Since 1879, the USGS has been mapping the geologic composition and structure of the United States. In New England this effort has included mapping the effects of continental glaciation during the Quaternary Period (the last 2.6 million years), which shaped the landscape and left behind extensive deposits of glacial till and distinctive features like moraines and outwash plains. During these “ice ages,” which ended about 14,000 years ago, sea level was considerably lower than it is at present, and glaciers advanced beyond the current shoreline onto the exposed continental shelf. When the glaciers subsequently retreated and sea level rose again, evidence of glaciation remained on the shelf but became concealed by coastal waters. However, these “drowned” glacial deposits and associated features are no different in origin than their counterparts on dry land, and a full understanding of the glacial history of the area requires both traditional geologic mapping and the shipboard techniques employed by marine geologists to map the sea floor (see the Woods Hole Coastal and Marine Science Center Seafloor Mapping web site). Because of the complex interplay of continental glaciation and sea level, a complete map of the Quaternary deposits in New England needs to extend beyond the current shoreline.

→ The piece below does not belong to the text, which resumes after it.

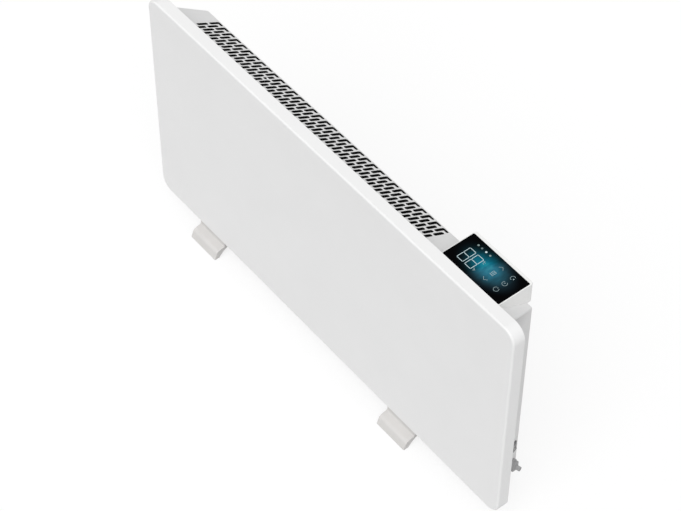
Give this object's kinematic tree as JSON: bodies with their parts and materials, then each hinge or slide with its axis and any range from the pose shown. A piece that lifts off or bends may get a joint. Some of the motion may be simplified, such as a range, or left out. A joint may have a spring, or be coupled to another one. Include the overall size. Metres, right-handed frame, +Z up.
{
  "type": "wall panel convector heater",
  "caption": "Slim panel convector heater: flat enamelled front plate, sloped slotted casing, touch-glass control box, side rocker switch, cable gland and low splayed feet.",
  "frame": {"origin": "on the floor, under the middle of the body and of the feet", "axes": "+X right along the front panel as its user sees it, +Y back towards the wall, +Z up"},
  "size_m": [0.9, 0.115, 0.494],
  "materials": {
    "white_enamel": "satin powder coat",
    "white_moulding": "fine satin moulding",
    "black_glass": "back-printed, polished",
    "grey_moulding": "satin moulding",
    "black_rubber": "matte",
    "grey_rubber": "matte",
    "zinc_steel": "zinc plated",
    "aluminium": "as extruded",
    "heater_rod": "oxidised stainless",
    "ceramic": "unglazed ceramic",
    "brass": "nickel free, dull",
    "board_green": "solder mask",
    "black_moulding": "moulded",
    "relay_blue": "moulded case",
    "capacitor_yellow": "moulded case",
    "terminal_white": "nylon",
    "white_module": "light guide moulding",
    "lead_brown": "silicone insulation",
    "lead_white": "silicone insulation",
    "lead_green": "earth lead insulation",
    "ribbon_grey": "flat cable"
  },
  "bodies": {
    "heater": {"front_panel": "white_enamel", "rear_casing": "white_enamel", "casing_screws": "zinc_steel", "heat_shield": "aluminium", "shield_rivets": "aluminium", "bay_partition": "zinc_steel", "lead_grommets": "black_rubber", "heating_element": "aluminium", "heating_rod": "heater_rod", "rod_studs": "brass", "rod_insulators": "ceramic", "element_bracket_left": "zinc_steel", "element_bracket_right": "zinc_steel", "bracket_screws": "zinc_steel", "thermal_cutout": "ceramic", "control_box": "white_moulding", "control_box_screws": "zinc_steel", "glass_gasket": "black_rubber", "touch_glass": "black_glass", "display_board": "board_green", "digit_module": "white_module", "icon_guide": "white_module", "indicator_leds": "terminal_white", "rocker_switch_body": "grey_moulding", "switch_blades": "brass", "gland_body": "grey_moulding", "gland_cap": "grey_moulding", "gland_bush": "grey_rubber", "gland_locknut": "grey_moulding", "left_foot": "white_moulding", "right_foot": "white_moulding", "foot_screws": "zinc_steel", "foot_pads": "black_rubber", "board_spacers": "brass", "power_board": "board_green", "board_screws": "zinc_steel", "standby_transformer": "black_moulding", "power_relays": "relay_blue", "filter_capacitor": "capacitor_yellow", "smoothing_capacitor": "black_moulding", "board_fuse": "ceramic", "fuse_clips": "brass", "board_connector": "terminal_white", "terminal_block": "terminal_white", "terminal_screws": "brass", "terminal_block_screw": "zinc_steel", "earth_screw": "zinc_steel", "sensor_clip": "terminal_white", "temperature_sensor": "ceramic", "element_lead": "lead_white", "cutout_lead": "lead_white", "return_lead": "lead_white", "supply_leads": "lead_brown", "switch_leads": "lead_brown", "sensor_lead": "lead_white", "earth_lead": "lead_green", "ribbon_plugs": "black_moulding", "display_ribbon": "ribbon_grey"},
    "rocker": {"rocker": "grey_moulding"}
  },
  "joints": [
    {"name": "rocker_tilt", "type": "hinge", "parent": "heater", "child": "rocker", "pos_m": [0.4037, 0.02683, 0.117], "axis": [-0.283, 0.9591, 0], "range_deg": [0, 18]}
  ]
}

For the past several years, the USGS Eastern Geology and Paleoclimate Science Center has been working to produce a new Quaternary geologic map for Massachusetts and adjacent offshore areas based on new understandings of glacier dynamics and now-submerged glacial lake deposits. USGS geologist Janet Stone and Ralph Lewis, a marine geologist at the University of Connecticut, are producing the new map with the help of USGS geologist Mary DiGiacomo-Cohen. The team previously published a similar map that integrates the terrestrial geology of Connecticut with the offshore geology of Long Island Sound. The new Massachusetts map will incorporate all available offshore data (more than 20,000 line-kilometers of high-resolution seismic-reflection profiles), including data that were collected in the 1970s by scientists at the USGS Woods Hole office: Charles O’Hara, James Robb, Robert Oldale, David Twichell, William Dillon, and Harley Knebel. In addition, all of the newer USGS data (collected since 2005) have been analyzed during the map compilation.

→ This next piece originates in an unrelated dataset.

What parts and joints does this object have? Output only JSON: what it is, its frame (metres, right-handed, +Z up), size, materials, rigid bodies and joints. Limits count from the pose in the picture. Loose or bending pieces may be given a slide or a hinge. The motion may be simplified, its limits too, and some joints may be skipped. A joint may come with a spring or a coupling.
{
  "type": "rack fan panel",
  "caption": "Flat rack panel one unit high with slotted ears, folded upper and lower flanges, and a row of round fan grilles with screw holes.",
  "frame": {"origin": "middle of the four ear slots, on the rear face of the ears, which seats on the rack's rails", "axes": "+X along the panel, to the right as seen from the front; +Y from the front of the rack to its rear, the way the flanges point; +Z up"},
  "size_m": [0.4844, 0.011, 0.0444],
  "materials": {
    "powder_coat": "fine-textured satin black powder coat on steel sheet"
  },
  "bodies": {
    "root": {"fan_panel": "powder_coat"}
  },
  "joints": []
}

Map of a coastal area that shows glacial deposits and features using colors, abbreviations, and lines.

The previous map of Massachusetts Quaternary geology, published in 1991, truncates features at the coastline. The 1991 map is online in the National Geologic Map Database.

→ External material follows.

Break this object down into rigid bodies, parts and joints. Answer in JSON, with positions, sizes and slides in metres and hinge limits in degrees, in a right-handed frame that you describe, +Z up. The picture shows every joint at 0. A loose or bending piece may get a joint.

In December 2015, Ralph Lewis contacted Linda McCarthy, data librarian at the USGS Woods Hole Coastal and Marine Science Center, inquiring about access to original seismic-reflection data from seven field activities during the 1970s. When Stone, Lewis, and DiGiacomo-Cohen arrived in Woods Hole on January 13, 2016, McCarthy had pulled out the long paper charts of interest, and USGS geologist VeeAnn Cross was on hand to assist with digitizing data and compiling accompanying metadata. The group scanned 50 seismic records, seven track-charts, and two navigation logbooks, which will be added to the data library website (Data Archives of the USGS Woods Hole Coastal and Marine Science Center) for use by other projects. In addition, the project team was provided with nine compact disks containing previously digitized data. Stone later observed that the 1970s data “is proving to be extremely useful, and we very much appreciate the fact that we were able to access these important data. Given today’s funding realities, there is next to no chance that new data of this quality will become available. The data library is a treasure trove for workers like us!”